(3D code data)

☆ ☆ ☆ ☆ ☆ ☆ ☆

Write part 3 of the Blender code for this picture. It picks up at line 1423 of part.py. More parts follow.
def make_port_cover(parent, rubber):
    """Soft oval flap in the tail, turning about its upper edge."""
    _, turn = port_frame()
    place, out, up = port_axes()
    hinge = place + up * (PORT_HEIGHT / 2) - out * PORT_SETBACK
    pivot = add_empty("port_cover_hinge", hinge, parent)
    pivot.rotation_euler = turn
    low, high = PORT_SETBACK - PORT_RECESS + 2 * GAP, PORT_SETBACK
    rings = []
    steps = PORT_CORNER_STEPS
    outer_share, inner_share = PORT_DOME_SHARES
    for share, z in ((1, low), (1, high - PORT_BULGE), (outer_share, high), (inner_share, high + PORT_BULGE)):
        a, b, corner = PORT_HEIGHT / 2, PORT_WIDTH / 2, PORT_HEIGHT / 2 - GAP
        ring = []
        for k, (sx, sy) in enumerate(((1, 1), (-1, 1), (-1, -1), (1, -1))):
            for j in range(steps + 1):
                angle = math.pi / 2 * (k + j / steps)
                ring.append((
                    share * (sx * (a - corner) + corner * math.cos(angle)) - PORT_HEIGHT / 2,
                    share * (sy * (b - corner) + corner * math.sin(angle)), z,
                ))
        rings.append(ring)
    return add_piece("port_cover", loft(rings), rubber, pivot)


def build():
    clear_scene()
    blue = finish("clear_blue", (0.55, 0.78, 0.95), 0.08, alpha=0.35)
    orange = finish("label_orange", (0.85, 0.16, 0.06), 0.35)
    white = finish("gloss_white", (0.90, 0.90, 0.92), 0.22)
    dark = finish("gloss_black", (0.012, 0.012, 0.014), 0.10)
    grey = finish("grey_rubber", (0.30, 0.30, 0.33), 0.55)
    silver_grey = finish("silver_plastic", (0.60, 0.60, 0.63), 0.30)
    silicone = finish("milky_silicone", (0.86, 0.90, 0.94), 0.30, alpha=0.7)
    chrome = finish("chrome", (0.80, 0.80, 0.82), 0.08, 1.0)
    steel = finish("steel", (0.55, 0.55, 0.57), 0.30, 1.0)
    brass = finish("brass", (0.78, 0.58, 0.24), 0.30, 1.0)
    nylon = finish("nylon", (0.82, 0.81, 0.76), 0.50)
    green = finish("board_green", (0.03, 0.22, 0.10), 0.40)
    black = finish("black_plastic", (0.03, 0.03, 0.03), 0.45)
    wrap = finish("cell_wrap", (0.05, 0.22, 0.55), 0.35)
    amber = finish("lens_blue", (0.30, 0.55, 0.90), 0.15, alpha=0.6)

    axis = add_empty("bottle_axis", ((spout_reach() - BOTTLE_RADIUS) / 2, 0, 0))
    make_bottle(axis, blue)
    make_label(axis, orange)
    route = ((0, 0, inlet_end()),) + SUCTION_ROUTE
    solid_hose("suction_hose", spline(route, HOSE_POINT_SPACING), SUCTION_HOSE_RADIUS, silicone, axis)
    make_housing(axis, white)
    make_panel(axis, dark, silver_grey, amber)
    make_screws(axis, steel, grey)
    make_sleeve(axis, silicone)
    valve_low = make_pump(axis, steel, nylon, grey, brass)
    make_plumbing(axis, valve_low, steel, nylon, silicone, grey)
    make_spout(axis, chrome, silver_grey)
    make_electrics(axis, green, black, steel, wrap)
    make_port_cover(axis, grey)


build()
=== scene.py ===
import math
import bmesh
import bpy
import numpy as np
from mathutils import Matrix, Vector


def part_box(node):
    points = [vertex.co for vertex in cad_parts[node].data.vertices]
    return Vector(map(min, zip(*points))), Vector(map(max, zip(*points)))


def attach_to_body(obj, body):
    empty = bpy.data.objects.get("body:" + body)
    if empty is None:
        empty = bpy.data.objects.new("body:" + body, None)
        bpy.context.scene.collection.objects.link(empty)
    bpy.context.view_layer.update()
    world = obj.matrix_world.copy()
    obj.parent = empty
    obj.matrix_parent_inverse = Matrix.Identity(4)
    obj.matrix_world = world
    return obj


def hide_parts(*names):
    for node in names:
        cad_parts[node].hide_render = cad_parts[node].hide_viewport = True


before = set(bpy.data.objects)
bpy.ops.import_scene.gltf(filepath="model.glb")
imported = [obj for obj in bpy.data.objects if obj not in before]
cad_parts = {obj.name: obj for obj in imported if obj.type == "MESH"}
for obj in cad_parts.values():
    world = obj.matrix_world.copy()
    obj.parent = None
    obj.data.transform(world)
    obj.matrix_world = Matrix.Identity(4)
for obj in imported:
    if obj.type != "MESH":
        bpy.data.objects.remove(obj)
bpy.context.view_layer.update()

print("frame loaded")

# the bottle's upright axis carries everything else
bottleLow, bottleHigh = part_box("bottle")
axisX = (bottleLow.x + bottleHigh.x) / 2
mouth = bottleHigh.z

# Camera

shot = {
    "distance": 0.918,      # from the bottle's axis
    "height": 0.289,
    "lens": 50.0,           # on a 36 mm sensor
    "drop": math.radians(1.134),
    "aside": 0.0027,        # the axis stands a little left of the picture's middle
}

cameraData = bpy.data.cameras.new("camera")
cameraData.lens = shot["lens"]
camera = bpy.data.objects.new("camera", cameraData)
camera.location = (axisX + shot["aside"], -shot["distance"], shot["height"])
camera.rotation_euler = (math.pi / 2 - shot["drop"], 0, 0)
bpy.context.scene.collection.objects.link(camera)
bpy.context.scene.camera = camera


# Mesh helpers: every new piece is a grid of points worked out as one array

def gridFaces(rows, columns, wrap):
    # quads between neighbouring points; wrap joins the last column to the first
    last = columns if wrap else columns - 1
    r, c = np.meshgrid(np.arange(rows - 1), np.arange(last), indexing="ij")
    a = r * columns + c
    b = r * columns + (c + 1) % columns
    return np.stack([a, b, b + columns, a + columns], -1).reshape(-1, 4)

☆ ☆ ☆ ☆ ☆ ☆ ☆

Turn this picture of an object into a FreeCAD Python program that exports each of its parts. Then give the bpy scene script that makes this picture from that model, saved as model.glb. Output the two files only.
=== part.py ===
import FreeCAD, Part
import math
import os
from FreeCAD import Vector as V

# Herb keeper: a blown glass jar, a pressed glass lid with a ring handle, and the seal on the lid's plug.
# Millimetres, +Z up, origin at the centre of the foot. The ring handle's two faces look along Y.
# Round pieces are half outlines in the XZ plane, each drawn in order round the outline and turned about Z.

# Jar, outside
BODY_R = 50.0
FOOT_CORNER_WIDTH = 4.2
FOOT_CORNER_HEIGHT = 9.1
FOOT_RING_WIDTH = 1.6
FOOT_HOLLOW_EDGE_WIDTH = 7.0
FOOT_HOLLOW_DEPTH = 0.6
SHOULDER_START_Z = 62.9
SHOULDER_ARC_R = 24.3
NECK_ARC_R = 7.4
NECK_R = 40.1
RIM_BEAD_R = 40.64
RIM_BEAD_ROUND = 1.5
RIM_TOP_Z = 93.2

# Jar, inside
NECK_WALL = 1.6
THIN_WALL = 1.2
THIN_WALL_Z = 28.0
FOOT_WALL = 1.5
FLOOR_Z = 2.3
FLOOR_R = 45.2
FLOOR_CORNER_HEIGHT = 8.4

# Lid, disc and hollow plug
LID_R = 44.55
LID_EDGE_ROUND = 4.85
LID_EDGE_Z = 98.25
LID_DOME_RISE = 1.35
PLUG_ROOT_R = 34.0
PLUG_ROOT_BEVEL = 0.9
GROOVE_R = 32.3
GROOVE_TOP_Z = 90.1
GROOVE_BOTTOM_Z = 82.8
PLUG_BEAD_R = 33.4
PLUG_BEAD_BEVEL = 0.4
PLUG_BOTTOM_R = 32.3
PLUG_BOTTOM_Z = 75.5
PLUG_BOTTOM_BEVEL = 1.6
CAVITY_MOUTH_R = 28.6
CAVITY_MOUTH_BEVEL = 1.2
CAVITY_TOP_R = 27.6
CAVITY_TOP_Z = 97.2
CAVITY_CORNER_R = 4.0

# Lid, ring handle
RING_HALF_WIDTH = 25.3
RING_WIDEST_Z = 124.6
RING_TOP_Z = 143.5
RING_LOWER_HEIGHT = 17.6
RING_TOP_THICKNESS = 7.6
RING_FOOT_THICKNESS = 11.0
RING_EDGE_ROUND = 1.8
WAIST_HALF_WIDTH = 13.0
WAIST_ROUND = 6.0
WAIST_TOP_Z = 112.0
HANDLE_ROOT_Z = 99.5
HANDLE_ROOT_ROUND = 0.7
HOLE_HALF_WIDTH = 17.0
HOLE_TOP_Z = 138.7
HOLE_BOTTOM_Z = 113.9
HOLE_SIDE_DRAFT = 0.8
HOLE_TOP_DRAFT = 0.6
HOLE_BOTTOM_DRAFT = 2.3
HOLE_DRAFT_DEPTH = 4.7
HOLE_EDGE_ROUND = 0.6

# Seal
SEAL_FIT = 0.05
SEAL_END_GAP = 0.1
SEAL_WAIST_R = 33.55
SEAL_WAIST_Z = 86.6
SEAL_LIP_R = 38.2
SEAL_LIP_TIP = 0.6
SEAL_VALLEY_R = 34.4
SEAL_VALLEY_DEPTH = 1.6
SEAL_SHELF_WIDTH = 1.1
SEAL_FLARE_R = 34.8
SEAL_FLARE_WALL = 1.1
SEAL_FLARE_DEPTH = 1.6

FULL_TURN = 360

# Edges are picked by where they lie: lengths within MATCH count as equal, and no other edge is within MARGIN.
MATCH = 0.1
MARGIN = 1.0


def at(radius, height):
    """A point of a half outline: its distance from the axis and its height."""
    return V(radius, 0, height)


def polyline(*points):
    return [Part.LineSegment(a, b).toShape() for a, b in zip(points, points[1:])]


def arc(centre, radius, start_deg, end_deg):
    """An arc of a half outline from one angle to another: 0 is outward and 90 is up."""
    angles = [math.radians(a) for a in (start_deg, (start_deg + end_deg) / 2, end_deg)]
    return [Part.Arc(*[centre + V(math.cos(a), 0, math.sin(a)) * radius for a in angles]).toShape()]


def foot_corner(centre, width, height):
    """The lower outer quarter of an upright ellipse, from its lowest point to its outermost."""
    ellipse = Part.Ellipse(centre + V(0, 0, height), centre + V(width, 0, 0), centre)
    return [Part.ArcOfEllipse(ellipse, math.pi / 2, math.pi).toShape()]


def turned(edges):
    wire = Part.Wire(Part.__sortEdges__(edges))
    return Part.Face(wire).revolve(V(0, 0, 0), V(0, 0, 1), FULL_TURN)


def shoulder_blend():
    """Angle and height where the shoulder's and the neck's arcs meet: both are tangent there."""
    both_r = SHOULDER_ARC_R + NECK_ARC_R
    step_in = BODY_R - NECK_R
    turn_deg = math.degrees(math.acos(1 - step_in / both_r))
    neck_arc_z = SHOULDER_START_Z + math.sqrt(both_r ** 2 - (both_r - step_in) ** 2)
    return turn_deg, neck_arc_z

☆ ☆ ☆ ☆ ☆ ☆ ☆

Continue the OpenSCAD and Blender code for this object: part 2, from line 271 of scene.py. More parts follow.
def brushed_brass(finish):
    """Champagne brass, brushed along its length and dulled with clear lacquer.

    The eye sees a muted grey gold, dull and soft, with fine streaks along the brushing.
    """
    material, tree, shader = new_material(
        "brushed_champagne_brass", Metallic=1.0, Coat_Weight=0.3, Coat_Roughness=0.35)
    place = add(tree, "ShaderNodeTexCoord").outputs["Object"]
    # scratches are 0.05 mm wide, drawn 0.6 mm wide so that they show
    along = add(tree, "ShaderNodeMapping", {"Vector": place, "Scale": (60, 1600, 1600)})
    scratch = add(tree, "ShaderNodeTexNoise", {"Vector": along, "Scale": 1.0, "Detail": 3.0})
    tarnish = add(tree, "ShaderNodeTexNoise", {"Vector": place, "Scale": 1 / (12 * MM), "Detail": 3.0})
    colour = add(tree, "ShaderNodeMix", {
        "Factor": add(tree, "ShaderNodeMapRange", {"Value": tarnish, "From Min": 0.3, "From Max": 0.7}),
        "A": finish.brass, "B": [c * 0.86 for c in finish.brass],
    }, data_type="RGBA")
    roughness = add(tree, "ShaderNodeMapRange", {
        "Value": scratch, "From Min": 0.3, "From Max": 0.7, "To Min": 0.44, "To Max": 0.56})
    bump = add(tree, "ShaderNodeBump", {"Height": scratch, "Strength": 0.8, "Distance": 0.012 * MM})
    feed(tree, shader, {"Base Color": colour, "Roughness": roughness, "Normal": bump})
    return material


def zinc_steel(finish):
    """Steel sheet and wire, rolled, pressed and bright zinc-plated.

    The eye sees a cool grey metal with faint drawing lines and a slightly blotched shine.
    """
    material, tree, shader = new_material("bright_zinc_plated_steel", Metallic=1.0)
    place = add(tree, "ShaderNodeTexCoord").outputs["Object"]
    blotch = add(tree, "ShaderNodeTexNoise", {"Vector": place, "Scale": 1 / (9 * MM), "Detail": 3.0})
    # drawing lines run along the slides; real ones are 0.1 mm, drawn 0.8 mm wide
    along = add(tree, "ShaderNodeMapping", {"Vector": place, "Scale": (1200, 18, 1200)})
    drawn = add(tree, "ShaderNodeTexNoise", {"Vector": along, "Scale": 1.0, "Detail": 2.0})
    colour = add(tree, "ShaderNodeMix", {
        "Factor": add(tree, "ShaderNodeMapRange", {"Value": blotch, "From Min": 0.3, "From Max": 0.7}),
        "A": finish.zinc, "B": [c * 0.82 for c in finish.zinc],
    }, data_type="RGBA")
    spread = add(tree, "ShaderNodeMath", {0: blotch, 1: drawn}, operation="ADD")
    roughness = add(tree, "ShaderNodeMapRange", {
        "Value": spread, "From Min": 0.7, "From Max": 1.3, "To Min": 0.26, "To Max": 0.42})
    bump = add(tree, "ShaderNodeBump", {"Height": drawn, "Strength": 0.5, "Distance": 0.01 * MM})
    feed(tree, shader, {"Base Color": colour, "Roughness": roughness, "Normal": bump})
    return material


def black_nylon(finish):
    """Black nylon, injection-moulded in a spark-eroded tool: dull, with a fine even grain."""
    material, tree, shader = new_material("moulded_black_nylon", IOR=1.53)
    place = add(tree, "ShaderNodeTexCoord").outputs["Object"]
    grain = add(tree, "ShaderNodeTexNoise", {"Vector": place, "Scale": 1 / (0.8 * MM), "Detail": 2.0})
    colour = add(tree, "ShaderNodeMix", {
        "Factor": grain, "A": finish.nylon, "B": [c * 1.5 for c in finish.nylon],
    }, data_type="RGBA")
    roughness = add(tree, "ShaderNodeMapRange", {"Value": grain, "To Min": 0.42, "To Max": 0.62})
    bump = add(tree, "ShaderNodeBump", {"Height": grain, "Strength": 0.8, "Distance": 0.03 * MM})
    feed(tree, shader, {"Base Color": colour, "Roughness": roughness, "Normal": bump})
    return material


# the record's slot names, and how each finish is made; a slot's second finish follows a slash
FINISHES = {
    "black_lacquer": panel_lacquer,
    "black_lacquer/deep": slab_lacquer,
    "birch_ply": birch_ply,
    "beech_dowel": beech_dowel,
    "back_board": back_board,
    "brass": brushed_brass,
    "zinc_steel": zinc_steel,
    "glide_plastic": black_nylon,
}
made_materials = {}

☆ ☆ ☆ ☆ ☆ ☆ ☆

From the line that contains "BOTTLE_RADIUS) / 2, 0, 0))" through the line that contains "bpy.context.scene.collection.objects.link(empty)", reproduce every line exactly, both end lines included.

### ANSWER TO THIS PROBLEM
    axis = add_empty("bottle_axis", ((spout_reach() - BOTTLE_RADIUS) / 2, 0, 0))
    make_bottle(axis, blue)
    make_label(axis, orange)
    route = ((0, 0, inlet_end()),) + SUCTION_ROUTE
    solid_hose("suction_hose", spline(route, HOSE_POINT_SPACING), SUCTION_HOSE_RADIUS, silicone, axis)
    make_housing(axis, white)
    make_panel(axis, dark, silver_grey, amber)
    make_screws(axis, steel, grey)
    make_sleeve(axis, silicone)
    valve_low = make_pump(axis, steel, nylon, grey, brass)
    make_plumbing(axis, valve_low, steel, nylon, silicone, grey)
    make_spout(axis, chrome, silver_grey)
    make_electrics(axis, green, black, steel, wrap)
    make_port_cover(axis, grey)


build()
=== scene.py ===
import math
import bmesh
import bpy
import numpy as np
from mathutils import Matrix, Vector


def part_box(node):
    points = [vertex.co for vertex in cad_parts[node].data.vertices]
    return Vector(map(min, zip(*points))), Vector(map(max, zip(*points)))


def attach_to_body(obj, body):
    empty = bpy.data.objects.get("body:" + body)
    if empty is None:
        empty = bpy.data.objects.new("body:" + body, None)
        bpy.context.scene.collection.objects.link(empty)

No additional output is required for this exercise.